Kasus Kematian Siswa Inklusi di Kalirungkut Surabaya, Ini Kata Dosen Psikologi Ubaya
SURABAYA, FaktualNews.co – Kasus kematian siswa Sekolah Menengah Pertama (SMP) Negeri 23 Surabaya, atas nama Valentino Tandjung (16), yang mengidap inklusi (berkebutuhan khusus) di lahan kosong belakang Transmart Jalan Kalirungkut, Surabaya terus menjadi sorotan publik.
Berdasarkan penyelidikan polisi, Valen dinyatakan bunuh diri, karena di badannya yang telah menghitam itu tidak ditemukan tanda kekerasan. Padahal, Valentino merupakan anak tunagrahita ringan (kecerdasan di bawah rata-rata).
Banyak warga bertanya-tanya terkait meninggalnya bocah berkebutuhan khusus itu, yang termasuk dalam kondisi tidak wajar. Jasadnya tergantung satu bulan lebih dan ditemukan dengan kondisi terlihat tulangnya.

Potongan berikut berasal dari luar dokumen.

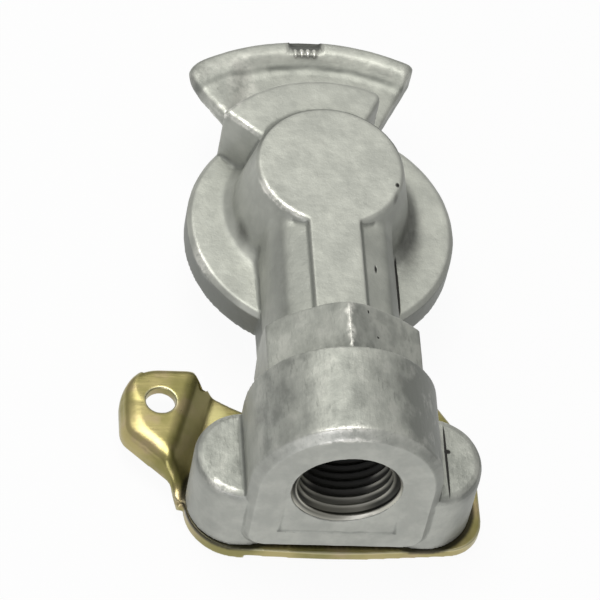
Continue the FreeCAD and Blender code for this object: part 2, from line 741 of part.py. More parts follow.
def build_disc_and_dome(cast):
    sketch = cast.sketch("disc_section", "YZ_Plane")
    cast.outline(sketch, [("0", "0"), ("disc_radius", "0"),
                          ("disc_radius", "disc_side"), ("disc_flat", "disc_thickness"),
                          ("0", "disc_thickness")])
    cast.turn("disc", sketch)
    sketch = cast.sketch("dome_section", "YZ_Plane", ("boss_centre", "0", "0"))
    cast.outline(sketch, [("0", "dome_root"), ("dome_skirt", "dome_root"),
                          ("dome_skirt", "disc_thickness"), ("dome_foot_side", "dome_foot_top"),
                          ("boss_side_radius", "boss_side"), ("boss_flat", "boss_top"),
                          ("0", "boss_top")])
    cast.turn("dome", sketch)


def build_ears(cast):
    """Two round ears beside the port that the plate is riveted to."""
    sketch = cast.sketch("ear_section", "YZ_Plane", ("-ear_offset", "0", "ear_x"))
    cast.outline(sketch, [("0", "-plate_level"), ("ear_radius", "-plate_level"),
                          ("ear_radius", "ear_side"), ("ear_bevel", "ear_bevel_level"),
                          ("ear_flat", "ear_top_height"), ("0", "ear_top_height")])
    ear = cast.turn("ear", sketch)
    cast.mirror("ears", ear)


def bore_casting(cast):
    """Way of the mating lug, seal groove, air chamber, passage, port bore and rivet holes."""
    sketch = cast.sketch("way_section", "YZ_Plane")
    cast.outline(sketch, [("way_inner", "neck_underside"), ("way_radius", "neck_underside"),
                          ("way_radius", "-way_floor"), ("way_inner", "-way_floor")])
    cast.turn("way", sketch, cut=True)

    sketch = cast.sketch("seal_groove_section", "YZ_Plane")
    cast.outline(sketch, [("0", "-face_out"), ("groove_radius", "-face_out"),
                          ("groove_radius", "groove_lip"), ("groove_flange_radius", "groove_lip"),
                          ("groove_flange_radius", "seal_groove_floor"), ("0", "seal_groove_floor")])
    cast.turn("seal_groove", sketch, cut=True)

    sketch = cast.sketch("chamber_outline", "XY_Plane", ("0", "0", "chamber_top"))
    cast.circle(sketch, "0", "0", "chamber_radius")
    cast.pocket("chamber", sketch, "chamber_top")

    sketch = cast.sketch("passage_outline", "XZ_Plane", ("0", "0", "passage_start"))
    cast.circle(sketch, "0", "port_height", "passage_radius")
    cast.pocket("passage", sketch, "passage_length")

    sketch = cast.sketch("port_bore_section", "YZ_Plane", ("0", "port_height", "0"))
    cast.outline(sketch, [("-passage_start", "0"), ("-passage_start", "thread_radius"),
                          ("-mouth_depth", "thread_radius"), ("-port_face", "mouth_radius"),
                          ("-port_out", "mouth_radius"), ("-port_out", "0")])
    cast.turn("port_bore", sketch, axis="H_Axis", cut=True)

    sketch = cast.sketch("mark_outline", "XZ_Plane", ("0", "0", "port_face"))
    cast.outline(sketch, [("-mark_half", "-mark_foot"), ("mark_half", "-mark_foot"),
                          ("mark_half", "mark_top"), ("-mark_half", "mark_top")])
    cast.pocket("square_mark", sketch, "mark_depth")

    sketch = cast.sketch("rivet_hole_outline", "XY_Plane", ("0", "0", "-plate_level"))
    cast.circle(sketch, "ear_x", "-ear_offset", "rivet_radius")
    hole = cast.pocket("rivet_hole", sketch, "rivet_grip", reversed_side=True)
    cast.mirror("rivet_holes", hole, grows=False)


def build_casting(doc, sheet):
    cast = Builder(doc, sheet, "body_casting")
    build_lug(cast)
    build_shoulder(cast)
    build_hexagon(cast)
    build_port(cast)
    build_neck(cast)
    build_disc_and_dome(cast)
    build_ears(cast)
    bore_casting(cast)
    return cast


def build_seal(doc, sheet):
    """Rubber ring: a flange that holds it in the groove and a body that stands out of the face."""
    seal = Builder(doc, sheet, "seal")
    sketch = seal.sketch("seal_section", "YZ_Plane")
    seal.outline(sketch, [("seal_bore", "seal_groove_floor"),
                          ("seal_flange_radius", "seal_groove_floor"),
                          ("seal_flange_radius", "seal_flange_level"),
                          ("seal_body_radius", "seal_flange_level"),
                          ("seal_body_radius", "-seal_side"), ("seal_flat", "-seal_stand"),
                          ("seal_face_inner", "-seal_stand"),
                          ("seal_bore", "-seal_lip_height")])
    seal.turn("seal_ring", sketch)
    return seal


def build_plate(doc, sheet):
    """Pressed plate: flat base, ramp and raised tab with a rim, detent and rivet holes."""
    plate = Builder(doc, sheet, "connector_plate")
    upright = FreeCAD.Vector(0, 1, 0)
    ramp_shift = ("-tab_foot_x", "0", "tab_foot_y")
    top = [("tab_foot_overlap", "-plate_level"), ("0", "-plate_level", "tab_bend"),
           ("-tab_ramp_run", "-tab_level", "tab_outer_bend"), ("-tab_reach", "-tab_level")]
    under = [("-tab_reach", "-tab_under"), ("-tab_ramp_under", "-tab_under", "tab_bend"),
             ("-tab_bend_shift", "-plate_foot", "tab_outer_bend"),
             ("tab_foot_overlap", "-plate_foot")]
    sketch = plate.sketch("ramp_section", "XZ_Plane", ramp_shift, turn=(upright, "tab_turn"))
    plate.outline(sketch, top + under)
    plate.pad("ramp", sketch, "tab_length")

    rear = [("-tab_root", "-tab_rear_root"), ("-tab_rear_shoulder", "-tab_rear")]
    side = [("-tab_side", "-tab_rear", "tab_rear_round"),
            ("-tab_side", "-tab_front", "tab_front_round"),
            ("-tab_waist_x", "-tab_waist_y", "tab_waist_round"), ("-tab_tip_x", "-tab_tip_y")]
    sketch = plate.sketch("tab_outline", "XY_Plane")
    plate.outline(sketch, rear + side + [("-tab_root", "-tab_tip_y")])
    plate.outline(sketch, [("-clear_out", "0"), ("0", "0"), ("0", "-clear_front"),
                           ("-clear_out", "-clear_front")])
    plate.pocket("tab_trim", sketch, "clear_front")

    inner = [("-rim_tip_x", "-tab_tip_y"), ("-rim_waist_x", "-rim_waist_y", "rim_waist_round"),
             ("-rim_side", "-rim_front", "rim_front_round"),
             ("-rim_side", "-rim_rear", "rim_rear_round"), ("-tab_rear_shoulder", "-rim_rear")]
    sketch = plate.sketch("rim_outline", "XY_Plane", ("0", "0", "-rim_level"))
    plate.outline(sketch, rear[1:] + side + inner)
    plate.pad("rim", sketch, "rim_height")

    sketch = plate.sketch("rim_trim_section", "XZ_Plane", ramp_shift, turn=(upright, "tab_turn"))
    plate.outline(sketch, top + [("-tab_reach", "clear_level"), ("tab_foot_overlap", "clear_level")])
    plate.pocket("rim_trim", sketch, "tab_length", reversed_side=True)

    sketch = plate.sketch("tab_arc_outline", "XY_Plane", ("0", "0", "-tab_level"))
    plate.circle(sketch, "0", "0", "plate_inner_radius")
    plate.pocket("tab_arc", sketch, "plate_foot")
    plate.round_edges("rim_edge_round", "rim_round", lambda edge: on_rim(plate, edge))

    sketch = plate.sketch("tab_hole_outline", "XY_Plane")
    plate.circle(sketch, "-tab_hole_x", "-tab_hole_y", "tab_hole_radius")
    plate.pocket("tab_hole", sketch, "plate_foot")

    sketch = plate.sketch("base_outline", "XY_Plane", ("0", "0", "-plate_foot"))
    plate.outline(sketch, [("-plate_left_tip", "-plate_tips"), ("plate_right_tip", "-plate_tips"),
                           ("plate_right", "-plate_right_shoulder", "plate_shoulder_round"),
                           ("plate_right", "-plate_front_side", "plate_corner"),
                           ("plate_front_middle", "-plate_front", "plate_front_round"),
                           ("-plate_left", "-plate_left_front", "plate_left_corner"),
                           ("-plate_left", "-plate_left_shoulder"),
                           ("-plate_waist", "-plate_waist_offset")])
    plate.pad("base", sketch, "plate_thickness")

    sketch = plate.sketch("lip_outline", "XY_Plane", ("0", "0", "-lip_foot"))
    plate.outline(sketch, [("-plate_left", "-lip_start"),
                           ("-plate_left", "-plate_left_front", "plate_left_corner"),
                           ("-lip_end", "-lip_end_front"), ("-lip_end", "-lip_end_back"),
                           ("-lip_side", "-lip_front", "lip_round"), ("-lip_side", "-lip_start")])
    plate.pad("lip", sketch, "lip_height")

    sketch = plate.sketch("inner_arc_outline", "XY_Plane", ("0", "0", "-tab_level"))
    plate.circle(sketch, "0", "0", "plate_inner_radius")
    plate.pocket("inner_arc", sketch, "plate_foot")

    detent_shift = ("-detent_offset", "0", "-notch_offset")
    sketch = plate.sketch("detent_section", "YZ_Plane", detent_shift)
    plate.outline(sketch, [("0", "-plate_middle"), ("detent_radius", "-plate_middle"),
                           ("detent_radius", "-plate_level"),
                           ("detent_shoulder", "-detent_bevel_level"),
                           ("detent_flat", "-detent_top"), ("0", "-detent_top")])
    plate.turn("detent", sketch)
    sketch = plate.sketch("dimple_section", "YZ_Plane", detent_shift)
    plate.outline(sketch, [("0", "-lip_foot"), ("dimple_radius", "-lip_foot"),
                           ("dimple_radius", "-plate_foot"),
                           ("dimple_flat", "-detent_under"), ("0", "-detent_under")])
    plate.turn("dimple", sketch, cut=True)

    sketch = plate.sketch("plate_hole_outline", "XY_Plane")
    plate.circle(sketch, "ear_x", "-ear_offset", "rivet_radius")
    hole = plate.pocket("plate_hole", sketch, "plate_foot")
    plate.mirror("plate_holes", hole, grows=False)
    return plate


def on_rim(plate, edge):
    """True for the edges between the top of the tab and the upright wall of its rim."""
    point = middle_of(edge)
    if point.z < -plate.value("plate_level"):
        return False
    upright = 0
    upward = 0
    for face in plate.tip_shape.ancestorsOfType(edge, Part.Face):
        normal = face.normalAt(*face.Surface.parameter(point))
        upright += near(normal.z, 0) and not near(plan_radius(point), plate.value("plate_inner_radius"))
        upward += normal.z > 0.3
    return upright == 1 and upward == 1


def build_rivet(doc, sheet, label, ear_side):
    """Round-headed rivet through the plate into its ear."""
    rivet = Builder(doc, sheet, label)
    sketch = rivet.sketch("section_of_" + label, "YZ_Plane", ("-ear_offset", "0", ear_side))
    rivet.outline(sketch, [("0", "-rivet_foot"),
                           ("rivet_head_flat", "-rivet_foot"),
                           ("rivet_head_shoulder", "-rivet_waist"),
                           ("rivet_head_radius", "-plate_foot"), ("rivet_radius", "-plate_foot"),
                           ("rivet_radius", "-rivet_top"), ("0", "-rivet_top")])
    rivet.turn("turned_" + label, sketch)
    return rivet


def main():
    doc = FreeCAD.newDocument("gladhand")
    sheet = make_sheet(doc)
    parts = [build_casting(doc, sheet), build_plate(doc, sheet), build_seal(doc, sheet),
             build_rivet(doc, sheet, "rivet_left", "-ear_x"),
             build_rivet(doc, sheet, "rivet_right", "ear_x")]
    doc.recompute()
    for item in doc.Objects:
        if "Invalid" in item.State or "Error" in item.State:
            raise RuntimeError(f"{item.Label} failed: {item.State}")
    os.makedirs("parts", exist_ok=True)
    for builder in parts:
        shape = builder.body.Shape
        if shape.isNull() or not shape.isValid():
            raise RuntimeError(f"{builder.body.Label} has no valid shape")
        shape.exportStep(f"parts/{builder.body.Label}.step")
        box = shape.BoundBox
        print(builder.body.Label, round(shape.Volume, 1), len(shape.Solids), box)


main()
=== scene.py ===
# %% [markdown]
# # A cast air brake coupler, dressed from its solid model
# The object is a gladhand, the hose coupler of a truck's air brake: a sand cast
# aluminium body, a pressed steel plate with a yellow zinc finish, a rubber seal and
# two rivets. Its exact solids come in as a fixed frame. This script gives them the
# soft corners of a casting, the finishes, the light and the camera. Looks could also
# be sculpted by hand, but a script stays editable and repeats exactly.

# %% Load the solids
import math

import bmesh
import bpy
import numpy as np
from mathutils import Matrix, Vector
from mathutils.kdtree import KDTree


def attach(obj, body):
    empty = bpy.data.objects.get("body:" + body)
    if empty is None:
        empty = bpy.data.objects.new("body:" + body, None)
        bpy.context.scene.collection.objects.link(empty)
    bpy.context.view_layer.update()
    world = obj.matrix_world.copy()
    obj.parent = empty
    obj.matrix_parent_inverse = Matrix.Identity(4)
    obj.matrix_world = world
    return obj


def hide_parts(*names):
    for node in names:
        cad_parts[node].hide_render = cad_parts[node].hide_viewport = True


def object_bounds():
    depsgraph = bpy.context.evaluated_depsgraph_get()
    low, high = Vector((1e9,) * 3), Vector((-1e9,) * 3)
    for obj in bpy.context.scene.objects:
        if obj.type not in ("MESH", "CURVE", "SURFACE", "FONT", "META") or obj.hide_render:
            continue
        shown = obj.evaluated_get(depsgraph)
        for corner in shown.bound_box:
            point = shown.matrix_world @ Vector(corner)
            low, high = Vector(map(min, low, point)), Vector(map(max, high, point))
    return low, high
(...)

Menanggapi kasus ini, Dosen Fakultas Psikologi Universitas Surabaya (Ubaya) Dr. Mary Philia Elisabeth mengatakan, dari sisi psikologi, seorang tunagrahita disebut sebagai disabilitas intelektual (DI).
Salah satu tandanya, kemampuan kognitif dari anak-anak yang mengalami disabilitas intelektual, mereka terlambat dalam berpikir dibandingkan dengan anak-anak pada umumnya.
“Nah terlambat itu dalam arti kemampuan dia dalam berpikir lebih lambat, memahami sesuatu lebih lambat, memproses sesuatu informasi lebih lambat, dan kalau dalam adaptasi itu juga akan berpengaruh pada lingkungan,” kata Dr Mary Philia Elisabeth, dihubungi melalui sambungan telfon, Selasa (26/4/2022).
Mary menambahkan, umumnya anak dengan disabilitas intelektual ringan, IQ-nya sekitar 50-55 sampai 70-75.
“Nah kategori ringan ini kalau dilihat dari kasus ini, karena dia (Valen) masuk di sekolah yang umum, berarti secara kognitif dia terlambat, tapi masih mampu mengikuti pelajaran apalagi di SMP Negeri. Dia juga masih berteman, masih pegang handphone, dan aktif berkomunikasi juga,” tambahnya.
Lebih jauh dijelaskan, terkait adanya dugaan bunuh diri yang dilakukan oleh Valen, Mary menjelaskan, jika dari sudut pandang psikologi forensik, harus bisa membedakan, itu kasus bunuh diri atau pembunuhan.
“Kalau ini dibilang kasus bunuh diri, kita harus tahu itu ada jejak sebelumnya. Misalnya, anak ini mungkin sudah kelihatan murung, dia menutup diri, ada ujaran-ujaran dia sudah enggak ingin di dunia ini, itu menandakan seseorang yang mengalami stres berat dan kemungkinan berisiko dia melakukan upaya bunuh diri,” jelasnya.
Wakil Kepala SMP Negeri 23 Surabaya Bidang Kesiswaan, Siti Halimah mengatakan, meski Valen mengalami keterbatasan, tak membuat siswa yang duduk di bangku kelas 8 ini mengalami kesulitan.
Sepengetahuan dirinya di sekolah dan berdasarkan dari keterangan orang tua, Valen merupakan anak yang baik dan tidak pernah merepotkan di tengah keterbatasan yang ia bawa sejak lahir itu.
“Dia anak yang baik, dia inklusi tapi enggak parah. Dia grahita ringan. Secara psikologis dia mampu, masih bisa mandiri seperti anak-anak pada umumnya,” sebutnya.
Hal itu juga dikuatkan oleh Ghea Shalom Siahaan, teman Valen di sekolah. Bocah mungil itu menjelaskan, korban dikenal sebagai anak periang dan suka bercanda dengan teman-temannya.
“Baik banget anaknya. Suka bercanda kalau sedang tidak ada guru. Kenal sejak kelas VII. Sampai saat ini kelas VIII. Dulu sering ketemu pas ada kegiatan pramuka,” tambahnya.
Disinggung terkait masalah Valen selama di sekolah, Ghea mengaku Valen tak pernah memiliki masalah atau musuh. Sebab, Valen dikenal orang yang ceria dan mudah bergaul dengan teman-teman lain.
“Gak pernah (punya masalah). Pas pertama kali tahu kabar itu (kematiannya), saya kaget. Kebetulan saat itu dapat kabar dari teman,” pungkasnya.